Arc de Triomphe
From the Waste of a Civilization – An installation of waste bread @ Lendwirbel Festival in Graz, Austria shows the problematic of desposed food in a sculptural way by installing an Arc de Triomohe filled with waste bread – devoted to the consume society.
In our culture bread is a symbol for safeguarding the basic existence. The consumer society lives by the idea that resources are available indefinitely. The industrialized world consumes more than it needs and less than it buys. In Austria, a country with about 8 million inhabitants, annually 170,000 tons of enjoyable food end up in the trash, 70,000 tons of it is bread.
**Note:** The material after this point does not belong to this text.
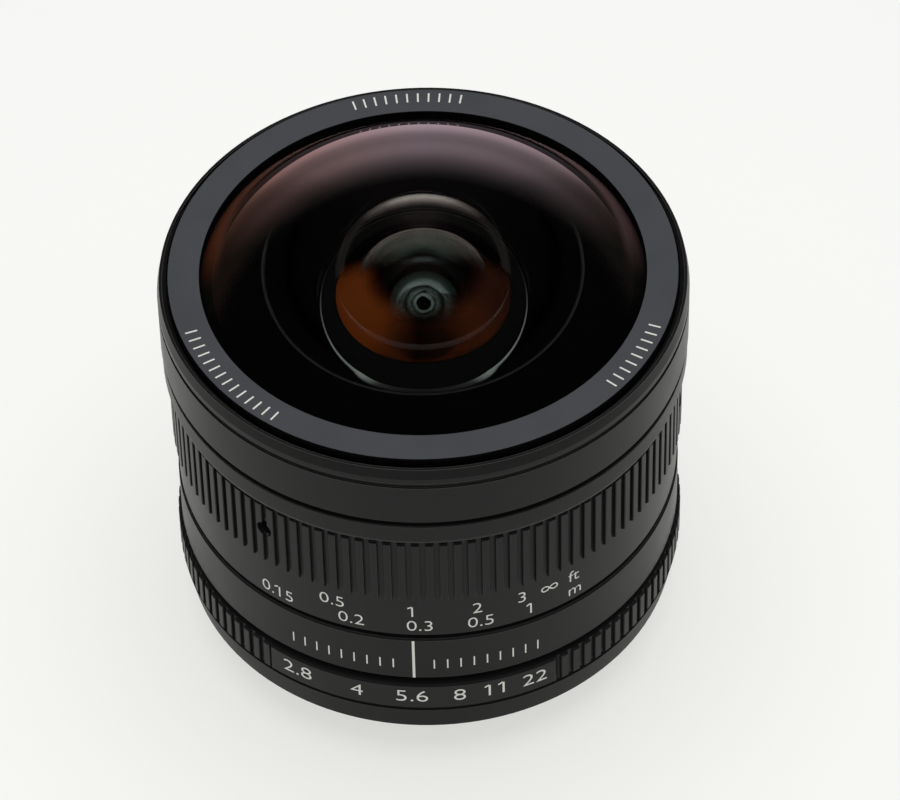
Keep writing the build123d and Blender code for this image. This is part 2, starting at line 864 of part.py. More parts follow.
def lens_carrier():
    """Aluminium carrier of all the glass: focusing thread, sleeve with key slot, central tube."""
    tube_bore = second_radius + seat_fit
    lens_bore = third_radius + seat_fit
    ledge_bore = third_radius - lens_ledge
    ledge_low = height(fourth_rear, fourth_rear_curve, ledge_bore) - glass_seat
    body = turned(
        (carrier_sleeve_bore, carrier_bottom_z),
        (carrier_sleeve_radius, carrier_bottom_z),
        (carrier_sleeve_radius, carrier_thread_z),
        (helicoid_radius, carrier_thread_z),
        (helicoid_radius, front_z),
        (carrier_flange_radius, front_z),
        (carrier_flange_radius, carrier_flange_z),
        (central_tube_radius, carrier_flange_z),
        (central_tube_radius, tube_top_z),
        (tube_bore, tube_top_z),
        (tube_bore, second_flat_z),
        (spacer_radius + seat_fit, second_flat_z),
        (spacer_radius + seat_fit, third_edge_z),
        (lens_bore, third_edge_z),
        (lens_bore, fourth_edge_z - glass_seat),
        (ledge_bore, ledge_low),
        (ledge_bore, iris_top_z),
        (iris_radius + seat_fit, iris_top_z),
        (iris_radius + seat_fit, cell_flange_z),
        (central_tube_radius, cell_flange_z),
        (central_tube_radius, front_z),
        (carrier_sleeve_bore, front_z),
    )
    slot_top = key_z + key_length / 2 + 2 * slide_travel
    slot_low = carrier_bottom_z - cut_past
    slot = Pos(sleeve_bore, 0, (slot_top + slot_low) / 2) * Box(
        2 * (carrier_sleeve_wall + cut_past), key_width + 2 * running_fit, slot_top - slot_low
    )
    body -= Rot(0, 0, key_azimuth) * slot
    screw_side = math.degrees(math.asin(set_screw_radius / carrier_sleeve_bore)) + 2 * stop_margin_angle
    body -= sector(
        carrier_sleeve_bore - cut_past,
        sleeve_radius,
        carrier_bottom_z - cut_past,
        drive_z + set_screw_radius + slide_travel + turning_gap,
        drive_middle,
        drive_half_turn + screw_side,
    )
    body -= arm_window(iris_radius, central_tube_radius)
    return body - cell_screw_places(countersunk_hole(cell_screw_head, cell_screw_shank, cell_screw_length))


def front_cell_screws():
    """Three screws that join the front barrel to the lens carrier."""
    return group(cell_screw_places(countersunk_screw(cell_screw_head, cell_screw_shank, cell_screw_length)))


def front_element():
    """Large front meniscus: a domed face and a deep bowl behind, with a flat ground ring."""
    return glass(dome_radius, dome_front, dome_front_curve, dome_rear, dome_rear_curve, dome_bowl_radius)


def front_seal():
    """Flat rubber ring under the front element."""
    return ring(dome_radius - seal_width, dome_radius - seat_fit, shelf_top_z, dome_flat_z)


def second_element():
    """Second meniscus, domed into the bowl of the first."""
    return glass(
        second_radius, second_front, second_front_curve, second_rear, second_rear_curve, second_bowl_radius
    )


def second_retainer():
    """Threaded ring that holds the second element in the central tube."""
    inner = second_radius - retainer_lip
    return turned(
        (inner, height(second_front, second_front_curve, inner) + glass_seat),
        (second_radius, second_edge_z + glass_seat),
        (second_radius, tube_top_z),
        (inner + retainer_edge, tube_top_z),
        (inner, tube_top_z - retainer_edge),
    )


def front_spacer():
    """Black conical spacer between the second and third elements."""
    return turned(
        (third_radius - lens_ledge, third_edge_z),
        (spacer_radius, third_edge_z),
        (spacer_radius, second_flat_z),
        (second_bowl_radius, second_flat_z),
    )


def third_element():
    return glass(third_radius, third_front, third_front_curve, third_rear, third_rear_curve)


def fourth_element():
    return glass(third_radius, third_rear, third_rear_curve, fourth_rear, fourth_rear_curve)


def fifth_element():
    return glass(fifth_radius, fifth_front, fifth_front_curve, fifth_rear, fifth_rear_curve)


def sixth_element():
    return glass(fifth_radius, fifth_rear, fifth_rear_curve, sixth_rear, sixth_rear_curve)


def seventh_element():
    return glass(seventh_radius, seventh_front, seventh_front_curve, seventh_rear, seventh_rear_curve)


def eighth_element():
    return glass(seventh_radius, seventh_rear, seventh_rear_curve, eighth_rear, eighth_rear_curve)


def ninth_element():
    return glass(ninth_radius, ninth_front, ninth_front_curve, ninth_rear, ninth_rear_curve)


def iris_housing():
    """Cup that holds the iris, with a pivot hole for each blade and a window for the arm."""
    body = turned(
        (iris_stop_radius, iris_floor_z),
        (iris_bore, iris_floor_z),
        (iris_bore, cover_z),
        (iris_radius, cover_z),
        (iris_radius, iris_top_z),
        (iris_stop_radius, iris_top_z),
    )
    hole = Cylinder(blade_pin_radius + blade_pin_fit, 3 * iris_floor)
    body -= around(Pos(blade_pivot_circle, 0, iris_top_z) * hole, blade_count)
    return body - arm_window(iris_bore, iris_radius)


def iris_cover():
    """Rear plate of the iris, under the cam ring."""
    return ring(cam_bore_radius, iris_bore - seat_fit, cover_z, cover_top_z)


def polar(radius, degrees):
    angle = math.radians(degrees)
    return radius * math.cos(angle), radius * math.sin(angle)


def turn_about(point, pivot, degrees):
    lean = math.degrees(math.atan2(point[1] - pivot[1], point[0] - pivot[0]))
    across, along = polar(math.dist(point, pivot), lean + degrees)
    return pivot[0] + across, pivot[1] + along


def cam_pin_at(ring_turn):
    """Place of a blade's cam pin on the cam ring when the ring has turned from rest."""
    open_pin = polar(cam_pin_circle, cam_pin_angle)
    pin = turn_about(open_pin, (blade_pivot_circle, 0), blade_rest_angle - blade_ratio * ring_turn)
    return turn_about(pin, (0, 0), -ring_turn)


def iris_cam_ring():
    """Ring with a curved slot for each blade's pin and a forked arm to the driving screw."""
    body = ring(cam_bore_radius, iris_bore - running_fit, cam_z, cam_top_z)
    first = cam_pin_at(-aperture_closed_angle - stop_margin_angle)
    last = cam_pin_at(aperture_open_angle + stop_margin_angle)
    path = ThreePointArc(first, cam_pin_at(0.0), last)
    slot = extrude(SlotArc(path, 2 * (blade_pin_radius + blade_pin_fit)), 3 * cam_thickness)
    body -= around(Pos(0, 0, cam_z - cam_thickness) * slot, blade_count)
    reach = arm_radius + arm_thickness
    start = iris_bore - arm_tongue
    low = drive_z - set_screw_radius - slide_travel - arm_end_gap
    tongue = Pos((start + reach) / 2, 0, cam_top_z - arm_tongue / 2) * Box(
        reach - start, arm_width, arm_tongue
    )
    leg = Pos(arm_radius + arm_thickness / 2, 0, (cam_top_z + low) / 2) * Box(
        arm_thickness, arm_width, cam_top_z - low
    )
    fork_top = drive_z + set_screw_radius + slide_travel + arm_gap
    fork_low = low - cut_past
    fork = Pos(arm_radius, 0, (fork_low + fork_top) / 2) * Box(
        4 * arm_thickness, 2 * (set_screw_radius + running_fit), fork_top - fork_low
    )
    return body + Rot(0, 0, drive_azimuth) * (tongue + leg - fork)


def iris_blade(number):
    """One crescent blade on its own level, with a pivot pin above and a cam pin below."""
    low = blade_top_z - blade_thickness - blade_step * number
    pivot = (blade_pivot_circle, 0)
    cam = polar(cam_pin_circle, cam_pin_angle)
    middle = (blade_start_angle + blade_end_angle) / 2
    half = (blade_end_angle - blade_start_angle) / 2
    outer = blade_edge_radius + blade_width
    blade = sector(blade_edge_radius, outer, 0, blade_thickness, middle, half)
    tab = extrude(SlotCenterToCenter(blade_width, 2 * blade_tab_radius), blade_thickness)
    blade += Pos(blade_pivot_circle - blade_width / 2, 0, 0) * tab
    lean = math.degrees(math.atan2(cam[1], cam[0] - blade_pivot_circle))
    link = extrude(SlotCenterToCenter(math.dist(pivot, cam), 2 * cam_tab_radius), blade_thickness)
    blade += Pos((pivot[0] + cam[0]) / 2, cam[1] / 2, 0) * (Rot(0, 0, lean) * link)
    pin_top = iris_top_z - blade_pin_gap - low
    blade += Pos(*pivot, pin_top / 2) * Cylinder(blade_pin_radius, pin_top)
    pin_low = cam_z + blade_pin_gap - low
    pin = Cylinder(blade_pin_radius, blade_thickness - pin_low)
    blade += Pos(*cam, (blade_thickness + pin_low) / 2) * pin
    swung = Pos(*pivot, 0) * (Rot(0, 0, blade_rest_angle) * (Pos(-blade_pivot_circle, 0, 0) * blade))
    return Rot(0, 0, 360.0 * number / blade_count) * (Pos(0, 0, low) * swung)


def rear_cell():
    """Tube behind the iris that holds the rear group."""
    fifth_bore = fifth_radius + seat_fit
    seventh_bore = seventh_radius + seat_fit
    ninth_bore = ninth_radius + seat_fit
    low = ninth_low_z - rear_retainer_height - rear_cell_margin
    return turned(
        (rear_lip_bore, height(fifth_front, fifth_front_curve, rear_lip_bore) + glass_seat),
        (fifth_bore, fifth_edge_z + glass_seat),
        (fifth_bore, rear_step_z),
        (seventh_bore, rear_step_z),
        (seventh_bore, ninth_bore_z),
        (ninth_bore, ninth_bore_z),
        (ninth_bore, low),
        (rear_cell_radius - rear_cell_edge, low),
        (rear_cell_radius, low + rear_cell_edge),
        (rear_cell_radius, cell_flange_z),
        (iris_radius, cell_flange_z),
        (iris_radius, cover_z),
        (rear_lip_bore, cover_z),
    )


def rear_spacer_front():
    """Spacer between the two cemented pairs of the rear group."""
    inner = fifth_radius - rear_spacer_wall
    outer = fifth_radius - seat_fit
    low = height(seventh_front, seventh_front_curve, inner) + glass_seat
    return turned(
        (inner, low),
        (outer, low),
        (outer, sixth_edge_z - glass_seat),
        (inner, height(sixth_rear, sixth_rear_curve, inner) - glass_seat),
    )


def rear_spacer_back():
    """Spacer in front of the rear element."""
    inner = seventh_radius - rear_spacer_wall
    outer = ninth_radius - seat_fit
    return turned(
        (inner, height(ninth_front, ninth_front_curve, inner) + glass_seat),
        (outer, ninth_edge_z + rear_spacer_relief),
        (outer, ninth_bore_z - seat_fit),
        (seventh_radius, ninth_bore_z - seat_fit),
        (inner, height(eighth_rear, eighth_rear_curve, inner) - glass_seat),
    )


def rear_retainer():
    """Threaded ring behind the rear element."""
    inner = ninth_radius - rear_retainer_wall
    outer = ninth_radius - seat_fit
    high = height(ninth_rear, ninth_rear_curve, inner) - glass_seat
    low = ninth_low_z - rear_retainer_height
    return turned((inner + retainer_lip, low), (outer, low), (outer, high), (inner, high))


nodes = [
    mount_bayonet,
    mount_screws,
    rear_baffle,
    rear_baffle_screws,
    base_ring,
    main_barrel,
    guide_key,
    guide_key_screws,
    index_ring,
    focus_stop_pin,
    focus_retainer,
    aperture_spring,
    focus_ring,
    helicoid_ring,
    focus_set_screws,
    aperture_ring,
    aperture_drive_screw,
    name_ring,
    front_barrel,
    front_collar,
    lens_carrier,
    front_cell_screws,
    front_element,
    front_seal,
    second_element,
    second_retainer,
    front_spacer,
    third_element,
    fourth_element,
    iris_housing,
    iris_cover,
    iris_cam_ring,
    rear_cell,
    fifth_element,
    sixth_element,
    rear_spacer_front,
    seventh_element,
    eighth_element,
    rear_spacer_back,
    ninth_element,
    rear_retainer,
]

os.makedirs("parts", exist_ok=True)
for make in nodes:
    export_step(make(), f"parts/{make.__name__}.step")
for number in range(blade_count):
    export_step(iris_blade(number), f"parts/iris_blade_{number + 1}.step")
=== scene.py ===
import bpy
import math
from mathutils import Matrix, Vector


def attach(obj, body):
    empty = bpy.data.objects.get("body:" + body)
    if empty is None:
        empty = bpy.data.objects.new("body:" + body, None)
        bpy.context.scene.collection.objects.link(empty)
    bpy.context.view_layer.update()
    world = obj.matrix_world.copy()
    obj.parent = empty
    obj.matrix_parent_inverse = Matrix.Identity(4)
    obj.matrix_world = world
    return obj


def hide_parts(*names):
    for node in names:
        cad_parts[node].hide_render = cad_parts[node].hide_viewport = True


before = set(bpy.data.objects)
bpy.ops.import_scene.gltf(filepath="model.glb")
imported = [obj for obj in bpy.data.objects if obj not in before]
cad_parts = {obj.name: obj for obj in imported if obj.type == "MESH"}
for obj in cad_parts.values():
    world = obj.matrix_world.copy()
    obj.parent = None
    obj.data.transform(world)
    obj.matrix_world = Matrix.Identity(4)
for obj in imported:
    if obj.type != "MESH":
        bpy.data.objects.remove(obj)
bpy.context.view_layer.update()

# The table that the lens stands on: a round sheet of pale paper, cut with a knife and laid flat.
# It keeps the lens's soft shadow and fades into the white round it, so its edge isn't seen.
mm = 0.001
floor_radius = 130
floor_sides = 96
paper_cloud_size = 111
white = "#f6f6f4"


def paint(code):
    """The linear colour of an sRGB hex code."""
    parts = [int(code[place:place + 2], 16) / 255 for place in (1, 3, 5)]
    return [part / 12.92 if part <= 0.04045 else ((part + 0.055) / 1.055) ** 2.4 for part in parts] + [1.0]


def add(tree, kind, values=None, links=None, **settings):
    """Adds a node with its settings, its sockets' values and its sockets' links."""
    made = tree.nodes.new(kind)
    for name, value in settings.items():
        setattr(made, name, value)
    for socket, value in (values or {}).items():
        made.inputs[socket].default_value = value
    for socket, source in (links or {}).items():
        tree.links.new(source, made.inputs[socket])
    return made


def new_material(name, **values):
    """A material, its node tree and its shader, whose sockets take the values."""
    made = bpy.data.materials.new(name)
    made.use_nodes = True
    shader = made.node_tree.nodes["Principled BSDF"]
    for socket, value in values.items():
        shader.inputs[socket.replace("_", " ").title().replace("Ior", "IOR")].default_value = value
    return made, made.node_tree, shader


def circle(radius, height, sides):
    """Points round the upright axis."""
    return [(radius * math.cos(math.tau * side / sides), radius * math.sin(math.tau * side / sides), height)
            for side in range(sides)]


def mesh_piece(name, points, faces, materials, face_materials=None, smooth_angle=None):
    """A mesh object from points in millimetres."""
    mesh = bpy.data.meshes.new(name)
    mesh.from_pydata([Vector(point) * mm for point in points], [], faces)
    for material in materials:
        mesh.materials.append(material)
    if face_materials:
        mesh.polygons.foreach_set("material_index", face_materials)
    if smooth_angle:
        mesh.shade_smooth()
        mesh.set_sharp_from_angle(angle=math.radians(smooth_angle))
    mesh.update()
    piece = bpy.data.objects.new(name, mesh)
    bpy.context.scene.collection.objects.link(piece)
    return piece


# Matt coated paper: nearly white, with a very slight cloudiness from its fibres.
paper, paper_tree, paper_shader = new_material("coated_paper", roughness=0.85)
paper_place = add(paper_tree, "ShaderNodeTexCoord")
paper_cloud = add(paper_tree, "ShaderNodeTexNoise",
                  {"Scale": 1 / (paper_cloud_size * mm), "Detail": 3.0},
                  {"Vector": paper_place.outputs["Object"]})
paper_colour = add(paper_tree, "ShaderNodeMix", {"A": paint("#f9f9f7"), "B": paint("#f5f5f2")},
                   {"Factor": paper_cloud.outputs["Fac"]}, data_type="RGBA")
paper_tree.links.new(paper_colour.outputs[2], paper_shader.inputs["Base Color"])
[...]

For the production, transport and disposal of goods and foods, large amounts of resources are required. To waste these raises questions about consumer behavior. Just the amount of wasted food in Europe could feed twice the hungry of the world. A new balance between economy and ecology is necessary.
The “Arc de Triomphe”, which was realized in the context of “street gallery – Lendwirbel Festival 2012″ in Graz (AT), accounts a global capitalist system that has passed the zenith of infinite growth. The “Arc de Triomphe” enlightens a dark aspect of our behavior – waste production.
Triumphal arches are a sign of victory and monuments of glorious epochs. To devote a triumphal arch to the consumer society is to pay homage to what it is: an affluent society at the expense of our environment and of other people, who suffer daily to run the system. Do we want to continue our current approach and risk the symbiosis of organisms and ecosystems? Can we change stuck patterns of behavior and establish new forms of organization? We are the key. If we change ourselves, we can change the system.
The 4.75 m high, 1.50 m wide and 5.00 m long form of the “Arc de Triomphe” contains a volume of 20,19 cubic meters and is made of a metal grids and a wooden substructure including weights of concrete. The capacity of 8.65 cubic meters – about 2.5 tons – of dry waste bread was collected over a period of five weeks in small quantities from bakeries, supermarkets and waste containers. Neither charitable nor recycling circles were disturbed. At the opening a discussion was held with representatives from local bakeries, waste institutions, charities and gastronomy. At the end the old bread was handed over to a biogas plant and transformed into electricity.